Drive down, walk or bike to one of Ireland`s most westerly villages. Allihies boasts one of the Beara`s best beaches. The pretty village was also the site for a productive copper mine. The Allihies Copper Museum provides a history of the bravery of the miners who worked so hard. Camping, B&Bs, food, drink, and entertainment also available.

Heading north and east from Allihies, the beautiful coastal road (R575), with hedges of fuchsias and rhododendrons, twists and turns for about 8 miles to Eyeries.

Eyeries is remarkable: one of the most south-westerly villages in Ireland, it is situated on a bluff that overlooks Coulagh Bay and beyond that, the Atlantic Ocean. Those who live or visit here can spend hours listening to the surf, taking in the gentle smell of the ocean, walking to the sandy and rocky beaches only minutes away, or just simply relaxing in the tranquility and joy that is to be found here.

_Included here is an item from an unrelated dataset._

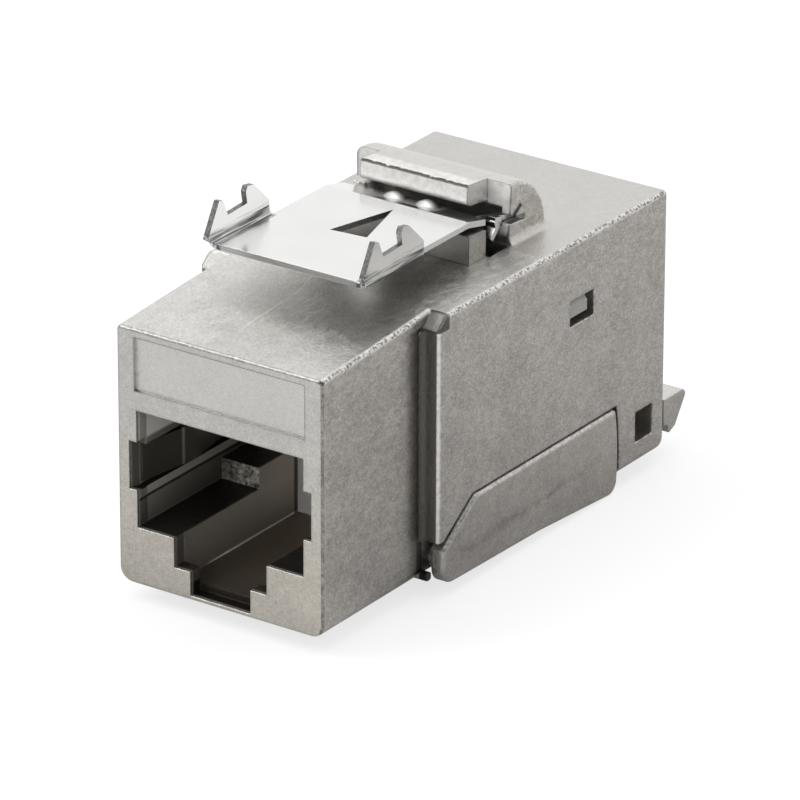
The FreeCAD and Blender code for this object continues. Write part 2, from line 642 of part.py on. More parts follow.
def make_rear_cap():
    """The cast cap that closes the rear, with the cable's hole and a ledge under the cable."""
    body = new_body("rear_cap")
    cap_half = size("cap_half")
    cap_front = size("door_rear_y") + 0.75
    ledge_top = size("ledge_top")
    tip = size("overall_length") + 0.077       # before the tip's edges are rounded
    base_profile = rectangle(cap_front, 0.1, body_rear, ledge_top)
    pad(body, "base", "YZ_Plane", [base_profile], cap_half * 2, symmetric=True)
    hollow = rectangle(cap_front + 0.9, 0, body_rear - 1.2, ledge_top - 1.0)
    pocket(body, "base_hollow", "YZ_Plane", [hollow], cap_half * 2 - 2.2, symmetric=True)
    wall = rectangle(-cap_half, ledge_top - 0.5, cap_half, size("cap_high"))
    pad(body, "wall", "XZ_Plane", [wall], size("cap_wall"),
        offset=body_rear - size("cap_wall"))
    ledge_profile = [
        (body_rear, ledge_top), (body_rear, 1.3), (body_rear + 0.45, 1.2),
        (body_rear + 0.6, 0.64), (body_rear + 1.25, 0.9), (tip, ledge_top - 0.35),
        (tip - 0.3, ledge_top)]
    pad(body, "ledge", "YZ_Plane", [ledge_profile], size("ledge_half") * 2, symmetric=True)
    dress(body, "Fillet", "ledge_corners", 0.3,
          [(0, tip, ledge_top - 0.35), (0, tip - 0.3, ledge_top)])
    lug = rectangle(size("rear_snap_front") + 0.1, size("rear_snap_low") + 0.1,
                    size("rear_snap_front") + 0.85, size("rear_snap_high") - 0.1)
    for side, name in ((1, "right"), (-1, "left")):
        pad(body, "lug_" + name, "YZ_Plane", [lug], 1.15, offset=side * (cap_half - 0.1),
            towards=side)
    pocket(body, "cable_hole", "XZ_Plane", [], 3.0, offset=body_rear - 1.5,
           circles=[(0, size("cable_z"), size("cable_radius"))])
    return body


def make_screen_clip():
    """A sprung steel bow round the cable's braid, standing on the rear cap's floor."""
    body = new_body("screen_clip")
    cable_z = size("cable_z")
    radius = size("cable_radius")
    floor_z = size("ledge_top")
    front = size("door_rear_y") + 1.3
    wide = 1.8
    pad(body, "bow", "XZ_Plane", [], wide, offset=front,
        circles=[(0, cable_z, radius + 0.6), (0, cable_z, radius + 0.3)])
    gap = rectangle(-radius - 1, 1.5, radius + 1, cable_z - 0.8)
    pocket(body, "opening", "XZ_Plane", [gap], wide + 1, offset=front - 0.5)
    for side, name in ((1, "right"), (-1, "left")):
        inner = side * (radius + 0.3)
        outer = side * (radius + 0.6)
        toe = side * (radius + 1.6)
        leg = [(inner, cable_z - 0.6), (inner, floor_z), (toe, floor_z), (toe, floor_z + 0.3),
               (outer, floor_z + 0.3), (outer, cable_z - 0.6)]
        pad(body, "leg_" + name, "XZ_Plane", [leg], wide, offset=front)
    return body


# ---------------------------------------------------------------- socket's inner parts

CONTACTS = range(1, 9)


def contact_x(number):
    """The eight contacts lie side by side, one pitch apart."""
    return size("pitch") * (number - 4.5)


def contact_root(number):
    """Their roots stand in the board in two staggered rows."""
    return size("odd_root_y") if number % 2 else size("even_root_y")


def make_jack_insert():
    """The plastic comb above the socket that keeps the contacts apart."""
    body = new_body("jack_insert")
    half = size("nose_chamber_half") - 0.08
    port_top = size("port_top")
    plate = rectangle(-half, 1.4, half, chamber_front - 0.1)
    pad(body, "plate", "XY_Plane", [plate], board_low - port_top - 0.02, offset=port_top + 0.02)
    comb = rectangle(-5.8, 11.0, 5.8, 12.2)
    pad(body, "comb", "XY_Plane", [comb], 2.6, offset=port_top + 0.1, towards=-1)
    slots = [rectangle(contact_x(number) - 0.31, 3.4, contact_x(number) + 0.31, 11.85)
             for number in CONTACTS]
    pocket(body, "contact_slots", "XY_Plane", slots, 6.0, offset=board_low + 1, towards=-1)
    return body


def make_contact(number):
    """A gold-plated spring wire: a pin up through the board, and a sprung arm below it."""
    body = new_body("plug_contact_%d" % number)
    root = contact_root(number)
    wide = size("contact_wide")
    profile = [
        (root - 0.2, board_high + 0.4), (root + 0.2, board_high + 0.4),
        (root + 0.2, board_low - 0.35), (10.3, 9.75), (11.5, 9.85), (11.5, 9.45),
        (10.2, 9.35), (root - 0.2, board_low - 0.7)]
    pad(body, "wire_%d" % number, "YZ_Plane", [profile], wide,
        offset=contact_x(number) - wide / 2)
    x = contact_x(number)
    dress(body, "Fillet", "bends_%d" % number, 0.3,
          [(x, root - 0.2, board_low - 0.7), (x, 10.2, 9.35)])
    return body


def make_shield_spring(side, name):
    """A bowed spring strip in the socket's side wall that touches the plug's shield."""
    body = new_body("shield_spring_" + name)
    back = size("ear_half") - 0.02
    front = side * back
    rest = side * (back - 0.18)
    crest_y = 5.2
    crest = side * (back - 0.6)
    bow = [(front, 1.1), (rest, 1.1), (side * (back - 0.78), crest_y), (rest, 9.3),
           (front, 9.3), (crest, crest_y)]
    low = size("ear_low") + 0.1
    pad(body, "strip_" + name, "XY_Plane", [bow], size("recess_top") - 0.12 - low, offset=low)
    return body


# ---------------------------------------------------------------- wire connection

IDC_ROWS = range(4)


def idc_y(row):
    return size("idc_first_y") + size("idc_pitch") * row


def make_circuit_board():
    """The board that joins the socket's contacts to the insulation-displacement blades."""
    body = new_body("circuit_board")
    half = size("board_half")
    outline_loop = rectangle(-half, size("board_front"), half, size("board_rear"))
    pad(body, "board", "XY_Plane", [outline_loop], size("board_thick"), offset=board_low)
    seats = [(contact_x(number), contact_root(number)) for number in CONTACTS]
    for side in (1, -1):
        seats += [(side * size("idc_x"), idc_y(row)) for row in IDC_ROWS]
    slots = [rectangle(x - 0.42, y - 0.42, x + 0.42, y + 0.42) for x, y in seats]
    pocket(body, "plated_slots", "XY_Plane", slots, 3.0, offset=board_high + 1, towards=-1)
    return body


def make_idc_block():
    """The plastic carrier of the eight blades, snapped into the body's side windows."""
    body = new_body("idc_block")
    half = size("chamber_half") - 0.12
    low = size("block_low")
    base = rectangle(-half, size("block_front"), half, size("block_rear"))
    pad(body, "block", "XY_Plane", [base], board_low - low, offset=low)
    snap_low = size("snap_low")
    snap_high = size("snap_high")
    for side, name in ((1, "right"), (-1, "left")):
        hook = [
            (side * (half - 0.6), snap_low), (side * half, snap_low),
            (side * half, snap_low + 0.5), (side * (body_half - 0.12), snap_low + 0.5),
            (side * (body_half - 0.12), snap_high - 0.5), (side * (body_half - 0.5),
                                                           snap_high - 0.06),
            (side * (half - 0.6), snap_high - 0.06)]
        pad(body, "snap_" + name, "XZ_Plane", [hook], 1.95, offset=size("snap_front") + 0.06)
    slots = []
    for side in (1, -1):
        x = side * size("idc_x")
        slots += [rectangle(x - 0.26, idc_y(row) - 1.16, x + 0.26, idc_y(row) + 1.16)
                  for row in IDC_ROWS]
    pocket(body, "blade_slots", "XY_Plane", slots, 8.0, offset=board_low + 1, towards=-1)
    aisle = rectangle(-2.1, size("block_front") + 1.2, 2.1, size("block_rear") + 1)
    pocket(body, "pair_aisle", "XY_Plane", [aisle], 1.9, offset=low - 0.1)
    return body


def make_blade(side, row, number):
    """A forked blade that cuts into a wire's insulation, with a pin up into the board."""
    body = new_body("idc_blade_%d" % number)
    middle = idc_y(row)
    thick = 0.4
    tip = size("block_low") - 3.4
    shoulder = board_low - 0.15
    right = [
        (0.25, board_high + 0.4), (0.25, shoulder), (1.1, shoulder), (1.1, tip + 0.4),
        (0.75, tip), (0.17, tip + 0.75), (0.17, tip + 3.2)]
    fork = ([(middle + y, z) for y, z in right]
            + [(middle - y, z) for y, z in reversed(right)])
    pad(body, "fork_%d" % number, "YZ_Plane", [fork], thick,
        offset=side * size("idc_x") - thick / 2)
    return body


def make_wire_manager():
    """The plastic holder that lays the eight wires under the blades. The door lifts it."""
    body = new_body("wire_manager")
    half = size("chamber_half") - 0.12
    low = size("manager_low")
    high = size("manager_high")
    front = size("block_front")
    rear = size("block_rear")
    base = rectangle(-half, front, half, rear)
    pad(body, "block", "XY_Plane", [base], high - low, offset=low)
    slots = []
    for side in (1, -1):
        x = side * size("idc_x")
        slots += [rectangle(x - 0.3, idc_y(row) - 1.25, x + 0.3, idc_y(row) + 1.25)
                  for row in IDC_ROWS]
    pocket(body, "blade_slots", "XY_Plane", slots, 4.6, offset=high + 1, towards=-1)
    grooves = [rectangle(idc_y(row) - 0.6, high - 1.7, idc_y(row) + 0.6, high + 1)
               for row in IDC_ROWS]
    pocket(body, "wire_grooves", "YZ_Plane", grooves, 15.0, symmetric=True)
    aisle = rectangle(-2.1, front + 1.0, 2.1, rear + 1)
    pocket(body, "pair_aisle", "XY_Plane", [aisle], 6.0, offset=high + 1, towards=-1)
    pocket(body, "cable_seat", "XZ_Plane", [], 4.0, offset=rear - 2.2,
           circles=[(0, size("cable_z"), size("cable_radius"))])
    return body


# ---------------------------------------------------------------- build, check and write

bodies = [make_housing(), make_latch(), make_press_door(), make_rear_cap(), make_screen_clip(),
          make_jack_insert(), make_circuit_board(), make_idc_block(), make_wire_manager()]
bodies += [make_contact(number) for number in CONTACTS]
bodies += [make_shield_spring(1, "right"), make_shield_spring(-1, "left")]
for place, side in enumerate((1, -1)):
    bodies += [make_blade(side, row, place * 4 + row + 1) for row in IDC_ROWS]

doc.recompute()
for item in doc.Objects:
    if "Invalid" in item.State or "Error" in item.State:
        sys.exit("%s did not build: %s" % (item.Label, item.State))

os.makedirs("parts", exist_ok=True)
for body in bodies:
    shape = body.Shape
    if shape.isNull() or not shape.isValid() or len(shape.Solids) != 1:
        sys.exit("%s is not one valid solid" % body.Label)
    shape.exportStep("parts/%s.step" % body.Label)
    print("%-20s %9.2f mm3" % (body.Label, shape.Volume))
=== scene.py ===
import math

import bpy
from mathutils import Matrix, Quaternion, Vector


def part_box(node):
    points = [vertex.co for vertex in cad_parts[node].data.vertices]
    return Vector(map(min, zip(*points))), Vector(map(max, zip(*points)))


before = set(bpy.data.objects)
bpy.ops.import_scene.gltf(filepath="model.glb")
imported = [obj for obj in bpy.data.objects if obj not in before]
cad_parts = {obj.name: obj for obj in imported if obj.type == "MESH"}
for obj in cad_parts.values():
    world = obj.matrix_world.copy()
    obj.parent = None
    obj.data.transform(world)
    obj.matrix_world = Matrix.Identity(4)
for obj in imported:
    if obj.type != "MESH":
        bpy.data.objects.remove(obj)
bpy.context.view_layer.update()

# This script adds finishes, a floor, lamps and a camera to the CAD pieces, and no piece of its own.
# Lengths in the finishes are in mm: heights from the nose's foot, depths from its front face.
MM = 0.001
PER_METRE = 1000.0
NOSE_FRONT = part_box("housing")[0][1] / MM     # the nose's front face
NOSE_FOOT = 1.073                             # the nose's underside stands this high
CLAW_FOOT = 19.75                             # above this the claws stand upright
SEAM = (19.58, 20.72)                         # the parting line along the lip's front edge
SPRING_CREST = 4.4                            # where a highlight is painted along the shield springs' crest
STOP_FRONT = 8.4                              # the rough front of the socket's inner stops
NOISE_LOW, NOISE_HIGH = 0.3, 0.7              # nearly all of a noise lies between these
BEVEL_SAMPLES = 6
CRINKLED = (1.0, 0.65, 1.0)                   # stretches a noise a little along the piece
DRAWN = (40.0, 1.0, 40.0)                     # stretches a noise into lines along the piece

# ---------------------------------------------------------------- colours
ZINC = (0.60, 0.59, 0.565)
LATCH_STEEL = (0.80, 0.80, 0.79)
SPRING_STEEL = (0.22, 0.21, 0.19)
GOLD = (0.85, 0.64, 0.28)
TIN = (0.70, 0.69, 0.65)
INSERT_PLASTIC = (0.035, 0.035, 0.035)
BLOCK_PLASTIC = (0.40, 0.39, 0.37)
MANAGER_PLASTIC = (0.72, 0.71, 0.68)
BOARD_GREEN = (0.03, 0.16, 0.07)

# inside the socket, all painted light and shade but the rough stop; a pair is the colour at the mouth
# and the colour deep inside
LEDGE_WALL = ((0.27, 0.25, 0.22), (0.10, 0.09, 0.072))
LEDGE_WALL_FOOT_SHADE = (0.06, 0.055, 0.05)
LEDGE_RAIL_LIGHT = (0.42, 0.405, 0.38)
LEDGE_GROOVE_SHADE = (0.04, 0.035, 0.03)
LEDGE_FLOOR_SHADE = (0.018, 0.016, 0.014)
CHANNEL_WALL = ((0.20, 0.183, 0.158), (0.62, 0.57, 0.50))
CHANNEL_WALL_FOOT_SHADE = (0.12, 0.108, 0.09)
CHANNEL_FLOOR = ((0.052, 0.044, 0.034), (0.21, 0.17, 0.13))
CHANNEL_CORNER_SHADE = (0.05, 0.045, 0.035)
UPPER_WALL_LIGHT = (0.95, 0.92, 0.86)
BACK_WALL_LIGHT = (0.98, 0.96, 0.93)
SHINE_LINE = (1.0, 0.97, 0.92)
MOUTH_FOOT_SHADE = (0.035, 0.03, 0.026)
MOUTH_RIM_SHADE = (0.012, 0.010, 0.008)
ROUGH_STOP = ((0.10, 0.09, 0.07), (0.80, 0.76, 0.67))    # its pits and its clumps

# outside; all but the flecks, the scratch, the label plate and the smear are painted light and shade
PAINTED_SIDE_TINT = (1.0, 0.965, 0.945)
PAINTED_FRONT_TINT = (1.0, 0.965, 0.90)
FLANGE_EDGE_HIGHLIGHT = (0.95, 0.94, 0.92)
BRIGHT_FLECK = (0.90, 0.89, 0.87)
DARK_FLECK = (0.10, 0.095, 0.085)
SCRATCH = (0.92, 0.91, 0.89)
BESIDE_NOSE_SHADE = (0.09, 0.085, 0.075)
NOOK_SHADE = (0.035, 0.03, 0.026)
FACET_SHADE = (0.07, 0.065, 0.055)
FAR_SIDE_SHADE = (0.20, 0.195, 0.18)
POST_SHADE = (0.13, 0.125, 0.115)
LIT_SEAT = ((0.70, 0.69, 0.67), (0.88, 0.87, 0.85))
LIP_FOOT_SHADE = (0.16, 0.155, 0.14)
LIP_END_SHADE = (0.08, 0.075, 0.065)
CREVICE_SHADE = (0.03, 0.028, 0.024)
LABEL_PLATE = (0.80, 0.79, 0.765)
LABEL_EDGE_SHADE = (0.14, 0.135, 0.12)
LABEL_FOOT_SHADE = (0.20, 0.195, 0.18)
TOP_BROW_SHADE = (0.22, 0.215, 0.20)
RIGHT_BROW_SHADE = (0.12, 0.115, 0.10)
SMEAR = (0.16, 0.15, 0.135)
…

It lies at the base of Maulin which, at 2,044 feet, is the highest peak in the Slieve Miskish mountain range that forms part of the backbone of the peninsula. Due its stunning location, Eyeries has been used as the backdrop for a number of films including The Purple Taxi (1977) starring Fred Astaire, Peter Ustinov, and Charlotte Rampling, and also the 1998 TV series Falling for a Dancer, a dramatization of life and love in 1930s Ireland based on the novel by Deirdre Purcell. Very recently, Irish Director Neil Jordan has been shooting his latest film Byzantium in nearby locations.

From Eyeries, forsake the R571 for the even smaller coast roads (lanes really) to the north and east. This is the Beara at its most spectacular – and intimate. Tiny coves are like pearls in a sea of rocks and the views of the Ring of Kerry to the north are sublime.

Rejoin the R571 at the crossroads of Ardgroom (Ard Dhór). As you head east towards Lauragh, look for signs pointing to the Ardgroom stone circle, an unusual Bronze Age monument with nine tall, thin uprights. There`s muddy parking at the end of a 500m-long narrow approach lane. The circle is visible about 200 yards away and a path leads to it across bogland. A crude sign says simply `money` and a US dollar under a rock gives a hint.
Further along the R571, about half a mile before Lauragh, is a road to Glanmore Lake, with the remains of an old hermitage on a tiny island in the middle. There are walking opportunities in the area, but gaining access can be problematic: ask locally for advice.

Lauragh (Laith Reach), situated northeast of Ardgroom, is in County Kerry. It`s home to the Derreen Gardens, planted by the fifth Lord Lansdowne around the turn of the 20th century. Mossy paths weave through an abundance of interesting plants, including spectacular New Zealand tree ferns and red cedars, and you may see seals on the shore.

The West & South

Within only a few miles of Eyeries, you have access to some of the most stunning and interesting spots in Ireland. The Beara Peninsula is renowned for its beautiful scenery, quietude, and fun-filled towns and villages. To see the west and south of the Beara Peninsula: Just leave Eyeries, and drive onto the Castletownbere Road toward Castletownbere. About half a mile from Eyeries, take a right at the sign for Allihies. This brings you down the Beara Peninsula Coast Road. And here`s what you`ll see..

Drive from Eyeries, and head west along the Beara Peninsula for one of the most scenic drives in Ireland. Enjoy the stunning scenery of Coulagh Bay and the Atlantic Ocean. Capture the image of the Skellig Islands rising from the sea. It`s a journey that you`ll never forget. Continue the drive into Allihies, then onto Castletownbere

Dursey Island
The long island stretching south-westerly can only be reached by boat or .. cable car. A gaudily painted cabin designed for three passengers (plus one cow) swings and sways across a treacherous stretch of water. In splendid isolation, the island is a walker`s paradise.

Dzogchen Beara
Leaving Allihies, continue on the drive to this Buddhist retreat. All faiths are welcome! Enjoy the stunning views of the Atlantic from the retreat`s cliff-top location. Have a cup of tea or coffee, and browse through their extensive range of books and gifts at their shop. Or contemplate the spiritual side of life by taking part in their meditations.

Bere Island
Take the ferry from Castletownbere across Bantry Bay to visit this wonderful island. Bere Island has a thriving, vibrant community providing a wide and varied range of events and activities for both islanders and visitors alike. Bere Islanders endeavor to promote everything the island has to offer to individuals and families, walkers, cyclists, yacht and fishing enthusiasts; extending the warm West Cork welcome to all.

Mill Cove Gallery
A few miles from Castletownbere on the Bantry Road, is Mill Cove Gallery. With extensive arts exhibits from local painters, sculptures and ceramics artists, and a wonderful Tea Room, you can capture a few hours of joy here.

At the top of Bantry Bay, you`ll find Bantry. A wonderful town; a place of eateries, hotels, and fishing fleets. And check out their market days! There`s something available for everyone.

Healy Pass
Leading through the Caha Mountains and connecting Lauragh with Adrigole via the R574, this pass offers stunning views of the peninsula and Bantry Bay.

Hungry Hill
The highest mountain on the Beara Peninsula at nearly 2.300 feet, a favorite with energetic hillwalkers.

Puxley Manor
Located near Dunboy Castle, the stately home of the local Puxley family has be re-built as a luxury hotel.